▶ [Dataset excerpt]

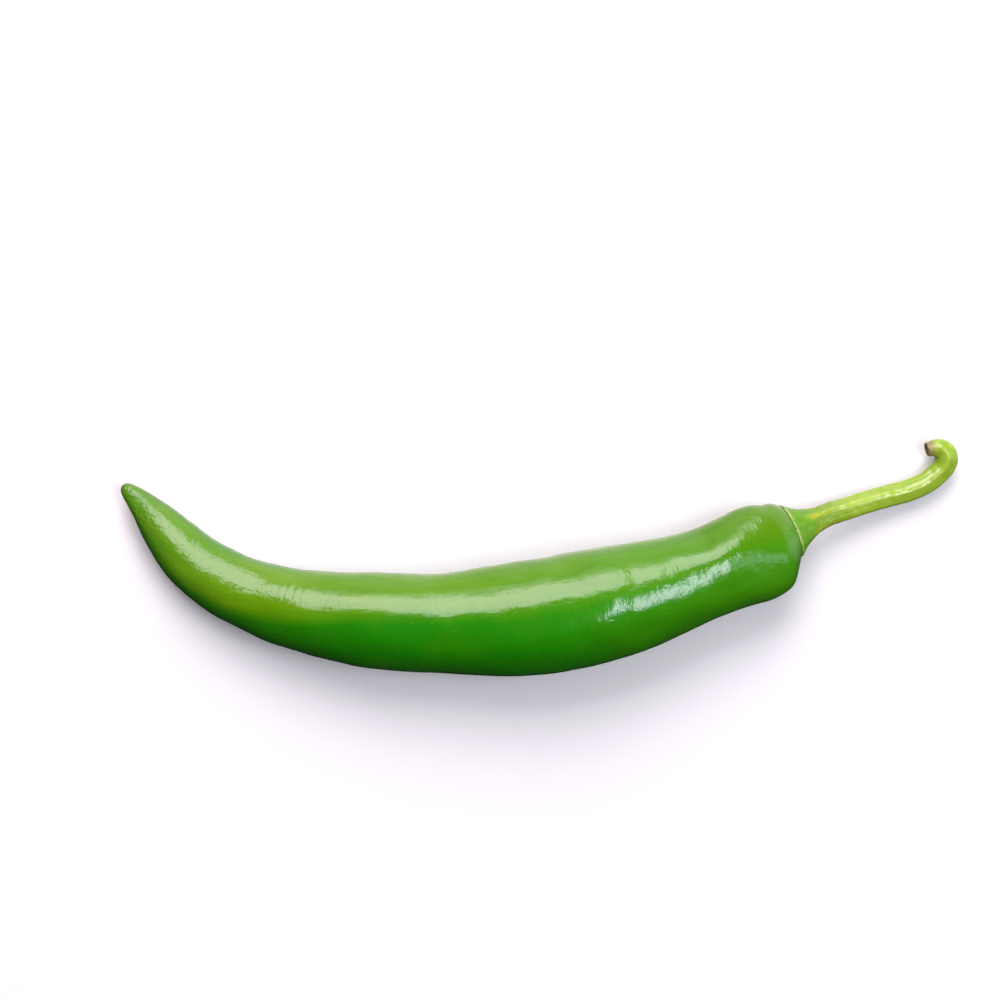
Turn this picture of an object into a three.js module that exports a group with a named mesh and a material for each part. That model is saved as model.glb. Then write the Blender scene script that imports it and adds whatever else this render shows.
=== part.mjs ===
// A long green chilli, picked with its stem and lying on its side on a flat surface.
// Millimetres, +Z up. The origin is on the surface, at the bottom centre of the bounding box.
// +X runs from the tip to the stem. The bow of the pod lies in the XY plane, its hollow side to +Y.
//
// Three solids: the pod, the calyx that caps its shoulder, and the stem. Each is turned on a lathe
// as a straight body, and the pod and the stem are then bent onto their own curved middle lines.

import * as THREE from "three";

// ---- Driving dimensions ----

// Middle line of the pod from its tip to its shoulder: plan x and y, and height above the surface.
const POD_AXIS = [
  [-70.0, 30.2, 5.2],
  [-62.4, 22.3, 5.8],
  [-54.8, 14.2, 6.7],
  [-46.0, 8.1, 7.4],
  [-35.8, 4.3, 8.2],
  [-25.2, 1.9, 9.15],
  [-9.0, 0.2, 10.35],
  [7.3, 0.1, 11.1],
  [23.5, 1.8, 12.05],
  [39.5, 5.0, 11.75],
  [55.2, 9.6, 10.9],
  [65.2, 13.5, 10.2],
  [72.0, 16.1, 9.5],
  [77.8, 18.5, 8.3],
];

// Pod radius at shares of that line, from the blunt tip to the last ring, under the calyx.
const POD_PROFILE = [
  [0.0, 0.0],
  [0.002, 0.9],
  [0.011, 1.8],
  [0.037, 3.0],
  [0.074, 4.5],
  [0.112, 5.7],
  [0.167, 6.85],
  [0.25, 8.1],
  [0.335, 9.45],
  [0.42, 10.6],
  [0.495, 10.9],
  [0.57, 12.0],
  [0.67, 12.6],
  [0.757, 12.0],
  [0.845, 10.3],
  [0.882, 9.95],
  [0.935, 10.6],
  [0.965, 10.1],
  [0.984, 8.6],
  [1.0, 5.9],
];

// The top half is lower round the calyx: by this share of its height at most, growing over a range
// of shares of the pod's line and ending over a range of heights in the calyx.
const TOP_FALL = 0.28;
const TOP_FALLS = [0.86, 0.965];
const TOP_RETURNS = [0, 6];

const CALYX_SHIFT = 1.6; // the calyx sits off the middle line by this much, to the hollow side
const CALYX_DROP = 0.6; // and lower than the middle line by this much
const SHIFT_START = 0.97; // share of the pod's line where both begin
const SEAT_RISE = 0.6; // height of the pod's low dome under the calyx
const JOINT_GAP = 0.3; // clear distance between neighbouring solids

// Calyx section: radius, and height above the pod's last ring, from the rim to the neck.
const CALYX_PROFILE = [
  [5.85, 0.4],
  [6.05, 0.7],
  [5.8, 1.1],
  [4.7, 2.2],
  [3.75, 4.0],
  [3.1, 5.7],
  [2.75, 7.4],
];

// Middle line of the stem beyond its straight start at the calyx.
const STEM_START = 2.5;
const STEM_AXIS = [
  [88.6, 24.5, 5.2],
  [92.6, 25.8, 4.4],
  [97.0, 27.1, 3.6],
  [101.5, 28.3, 3.0],
  [105.0, 29.4, 2.85],
  [107.8, 30.8, 2.85],
  [110.2, 32.7, 3.0],
  [111.75, 34.7, 3.3],
  [112.1, 36.4, 3.7],
  [111.1, 37.95, 4.1],
  [109.4, 38.35, 4.4],
  [107.6, 38.0, 4.6],
];

// Stem radius at shares of its length: a neck at the calyx, a slow taper, a thin hooked end.
const STEM_PROFILE = [
  [0.0, 2.75],
  [0.1, 2.55],
  [0.3, 2.5],
  [0.6, 2.45],
  [0.8, 2.5],
  [0.9, 2.45],
  [0.95, 2.0],
  [1.0, 1.5],
];
const RIB_COUNT = 5;
const RIB_DEPTH = 0.05; // share of the stem's radius

const FINISHES = {
  pod: { color: 0x3f8f12, roughness: 0.28, metalness: 0 },
  calyx: { color: 0x6f9a2b, roughness: 0.5, metalness: 0 },
  stem: { color: 0xa9c24e, roughness: 0.45, metalness: 0 },
};

// Fineness of the meshes.
const POD_STEPS = 60;
const POD_SIDES = 28;
const SEAT_STEPS = 4;
const CALYX_STEPS = 14;
const CALYX_SIDES = 28;
const STEM_STEPS = 40;
const STEM_SIDES = 20;

// ---- Curves and profiles ----

const WORLD_UP = new THREE.Vector3(0, 0, 1);

function curveThrough(points) {
  return new THREE.CatmullRomCurve3(points, false, "centripetal");
}

function vectors(rows) {
  return rows.map((row) => new THREE.Vector3(...row));
}

// The directions of a body at a share of its curve: left and up across it, and along it.
function directionsAt(curve, share) {
  const along = curve.getTangentAt(share);
  const left = new THREE.Vector3().crossVectors(WORLD_UP, along).normalize();
  const up = new THREE.Vector3().crossVectors(along, left);
  return { left, along, up };
}

// Lathe points, with the radius in x and the share in y, on the smooth line through the stations.
// Shares are stretched while the line is drawn, so that they weigh as much as the radii do.
function smoothProfile(stations, steps) {
  const stretch = 12;
  const line = new THREE.SplineCurve(
    stations.map(([share, radius]) => new THREE.Vector2(radius, share * stretch)),
  );
  return line.getPoints(steps).map(({ x, y }) => new THREE.Vector2(Math.max(x, 0), y / stretch));
}

// ---- Bending ----

// Carries a straight lathe body, whose y is its share of the curve, onto that curve. Sections stay
// square to the curve. Each one moves by moved(share) times the shift to the left and the drop.
function bendOnto(geometry, curve, moved = () => 0) {
  const position = geometry.getAttribute("position");
  const length = curve.getLength();
  for (let i = 0; i < position.count; i++) {
    const share = THREE.MathUtils.clamp(position.getY(i), 0, 1);
    const overshoot = (position.getY(i) - share) * length;
    const { left, along, up } = directionsAt(curve, share);
    const point = curve
      .getPointAt(share)
      .addScaledVector(left, CALYX_SHIFT * moved(share) - position.getX(i))
      .addScaledVector(up, position.getZ(i) - CALYX_DROP * moved(share))
      .addScaledVector(along, overshoot);
    position.setXYZ(i, point.x, point.y, point.z);
  }
  return geometry;
}

// Flattens the underside where the body lies on the surface.
function restOnSurface(geometry) {
  const position = geometry.getAttribute("position");
  for (let i = 0; i < position.count; i++) position.setZ(i, Math.max(position.getZ(i), 0));
  return geometry;
}

// Raises low ridges along a straight lathe body.
function raiseRibs(geometry, count, depth) {
  const position = geometry.getAttribute("position");
  for (let i = 0; i < position.count; i++) {
    const turn = Math.atan2(position.getZ(i), position.getX(i));
    const swell = 1 - (depth * (1 - Math.cos(count * turn))) / 2;
    position.setX(i, position.getX(i) * swell);
    position.setZ(i, position.getZ(i) * swell);
  }
  return geometry;
}

function piece(name, geometry) {
  const mesh = new THREE.Mesh(geometry, new THREE.MeshStandardMaterial(FINISHES[name]));
  mesh.name = name;
  return mesh;
}

// ---- Pod ----

const podCurve = curveThrough(vectors(POD_AXIS));
const podEnd = directionsAt(podCurve, 1);
const calyxSeat = podCurve
  .getPointAt(1)
  .addScaledVector(podEnd.left, CALYX_SHIFT)
  .addScaledVector(podEnd.up, -CALYX_DROP);

function towardsCalyx(share) {
  return THREE.MathUtils.smoothstep(share, SHIFT_START, 1);
}

// A quarter-ellipse dome from the rim at (radius, 0) up to the axis at (0, rise).
function dome(radius, rise, steps) {
  const points = Array.from({ length: steps }, (_, i) => {
    const turn = (Math.PI / 2) * (i / steps);
    return new THREE.Vector2(radius * Math.cos(turn), rise * Math.sin(turn));
  });
  return [...points, new THREE.Vector2(0, rise)];
}

// Presses the top half of a straight lathe body down, by fallen(y) times the greatest fall.
function pressTop(geometry, fallen) {
  const position = geometry.getAttribute("position");
  for (let i = 0; i < position.count; i++) {
    const height = 1 - TOP_FALL * fallen(position.getY(i));
    position.setZ(i, position.getZ(i) * (position.getZ(i) > 0 ? height : 1));
  }
  return geometry;
}

function makePod() {
  const wall = smoothProfile(POD_PROFILE, POD_STEPS);
  const [, seatRadius] = POD_PROFILE.at(-1);
  const seat = dome(seatRadius, SEAT_RISE / podCurve.getLength(), SEAT_STEPS).slice(1);
  const closing = seat.map(({ x, y }) => new THREE.Vector2(x, 1 + y));
  const straight = new THREE.LatheGeometry([...wall, ...closing], POD_SIDES);
  const pressed = pressTop(straight, (share) => THREE.MathUtils.smoothstep(share, ...TOP_FALLS));
  return piece("pod", restOnSurface(bendOnto(pressed, podCurve, towardsCalyx)));
}

// ---- Calyx ----

function makeCalyx() {
  const [[rimRadius]] = CALYX_PROFILE;
  const [, neckHeight] = CALYX_PROFILE.at(-1);
  const underside = dome(rimRadius, SEAT_RISE, SEAT_STEPS).slice(1).reverse();
  const raised = underside.map(({ x, y }) => new THREE.Vector2(x, y + JOINT_GAP));
  const outline = new THREE.SplineCurve(CALYX_PROFILE.map((row) => new THREE.Vector2(...row)));
  const outside = outline.getPoints(CALYX_STEPS);
  const top = new THREE.Vector2(0, neckHeight);
  const straight = new THREE.LatheGeometry([...raised, ...outside, top], CALYX_SIDES);
  const fallen = (height) => 1 - THREE.MathUtils.smoothstep(height, ...TOP_RETURNS);
  const mesh = piece("calyx", pressTop(straight, fallen));
  const right = podEnd.left.clone().negate();
  const turned = new THREE.Matrix4().makeBasis(right, podEnd.along, podEnd.up);
  mesh.quaternion.setFromRotationMatrix(turned);
  mesh.position.copy(calyxSeat);
  return mesh;
}

// ---- Stem ----

function makeStem() {
  const [, neckHeight] = CALYX_PROFILE.at(-1);
  const root = calyxSeat.clone().addScaledVector(podEnd.along, neckHeight + JOINT_GAP);
  const straightStart = root.clone().addScaledVector(podEnd.along, STEM_START);
  const curve = curveThrough([root, straightStart, ...vectors(STEM_AXIS)]);
  const wall = smoothProfile(STEM_PROFILE, STEM_STEPS);
  const profile = [new THREE.Vector2(0, 0), ...wall, new THREE.Vector2(0, 1)];
  const straight = raiseRibs(new THREE.LatheGeometry(profile, STEM_SIDES), RIB_COUNT, RIB_DEPTH);
  return piece("stem", bendOnto(straight, curve));
}

// ---- Assembly ----

const chilli = new THREE.Group();
chilli.add(makePod(), makeCalyx(), makeStem());

const box = new THREE.Box3().setFromObject(chilli, true);
const centre = box.getCenter(new THREE.Vector3());
chilli.position.set(-centre.x, -centre.y, -box.min.z);

export default chilli;
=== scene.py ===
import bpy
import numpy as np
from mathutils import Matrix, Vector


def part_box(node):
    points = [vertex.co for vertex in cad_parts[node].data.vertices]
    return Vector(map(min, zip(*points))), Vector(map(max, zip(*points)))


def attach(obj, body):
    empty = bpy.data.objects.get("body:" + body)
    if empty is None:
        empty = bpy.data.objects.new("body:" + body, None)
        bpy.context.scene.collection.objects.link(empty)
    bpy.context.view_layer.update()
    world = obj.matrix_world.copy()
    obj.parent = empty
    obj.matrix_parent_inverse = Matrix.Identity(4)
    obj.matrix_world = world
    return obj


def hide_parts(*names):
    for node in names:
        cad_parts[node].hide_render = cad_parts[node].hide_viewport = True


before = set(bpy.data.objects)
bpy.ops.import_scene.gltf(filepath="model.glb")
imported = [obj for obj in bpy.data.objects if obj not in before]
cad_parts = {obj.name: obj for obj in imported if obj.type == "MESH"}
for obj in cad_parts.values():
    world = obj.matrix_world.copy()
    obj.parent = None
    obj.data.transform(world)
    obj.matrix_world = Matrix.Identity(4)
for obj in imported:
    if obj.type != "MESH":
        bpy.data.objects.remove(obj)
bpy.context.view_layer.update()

# A long green chilli, picked with its stem and lying on its side on a pale table.
#
# The pod, the calyx and the stem are skins worked out with numpy. Each is a grid of points: rings
# along a middle line, and turns round it. Lengths are in millimetres until a mesh is made, and a
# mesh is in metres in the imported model's frame. A turn of 0 points to the hollow side of the bow
# (left, as seen from the tip), a quarter turn points up and half a turn to the outer side.

MM = 0.001
MM_IN_CM = 10
FULL_TURN = 2 * np.pi
random = np.random.default_rng(seed=16)

# ---- Dimensions of the pod ----

# Middle line from tip to shoulder: plan x and y, and height above the table.
POD_AXIS = [
    (-70.0, 30.2, 5.2),
    (-62.4, 22.3, 5.8),
    (-54.8, 14.2, 6.7),
    (-46.0, 8.1, 7.4),
    (-35.8, 4.3, 8.2),
    (-25.2, 1.9, 9.15),
    (-9.0, 0.2, 10.35),
    (7.3, 0.1, 11.1),
    (23.5, 1.8, 12.05),
    (39.5, 5.0, 11.75),
    (55.2, 9.6, 10.9),
    (65.2, 13.5, 10.2),
    (72.0, 16.1, 9.5),
    (77.8, 18.5, 8.3),
]

# Radius at shares of that line, from the blunt tip to the last ring, under the calyx.
POD_PROFILE = [
    (0.0, 0.0),
    (0.002, 0.9),
    (0.011, 1.8),
    (0.037, 3.0),
    (0.074, 4.5),
    (0.112, 5.7),
    (0.167, 6.85),
    (0.25, 8.1),
    (0.335, 9.45),
    (0.42, 10.6),
    (0.495, 10.9),
    (0.57, 12.0),
    (0.67, 12.6),
    (0.757, 12.0),
    (0.845, 10.3),
    (0.882, 9.95),
    (0.935, 10.6),
    (0.965, 10.1),
    (0.984, 8.6),
    (1.0, 5.9),
]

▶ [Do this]
Begin with the line containing "const box = new", end with the line containing "# along a middle", and transcribe exactly every line in that span, with nothing added.

▶ [Correct output]
const box = new THREE.Box3().setFromObject(chilli, true);
const centre = box.getCenter(new THREE.Vector3());
chilli.position.set(-centre.x, -centre.y, -box.min.z);

export default chilli;
=== scene.py ===
import bpy
import numpy as np
from mathutils import Matrix, Vector


def part_box(node):
    points = [vertex.co for vertex in cad_parts[node].data.vertices]
    return Vector(map(min, zip(*points))), Vector(map(max, zip(*points)))


def attach(obj, body):
    empty = bpy.data.objects.get("body:" + body)
    if empty is None:
        empty = bpy.data.objects.new("body:" + body, None)
        bpy.context.scene.collection.objects.link(empty)
    bpy.context.view_layer.update()
    world = obj.matrix_world.copy()
    obj.parent = empty
    obj.matrix_parent_inverse = Matrix.Identity(4)
    obj.matrix_world = world
    return obj


def hide_parts(*names):
    for node in names:
        cad_parts[node].hide_render = cad_parts[node].hide_viewport = True


before = set(bpy.data.objects)
bpy.ops.import_scene.gltf(filepath="model.glb")
imported = [obj for obj in bpy.data.objects if obj not in before]
cad_parts = {obj.name: obj for obj in imported if obj.type == "MESH"}
for obj in cad_parts.values():
    world = obj.matrix_world.copy()
    obj.parent = None
    obj.data.transform(world)
    obj.matrix_world = Matrix.Identity(4)
for obj in imported:
    if obj.type != "MESH":
        bpy.data.objects.remove(obj)
bpy.context.view_layer.update()

# A long green chilli, picked with its stem and lying on its side on a pale table.
#
# The pod, the calyx and the stem are skins worked out with numpy. Each is a grid of points: rings
# along a middle line, and turns round it. Lengths are in millimetres until a mesh is made, and a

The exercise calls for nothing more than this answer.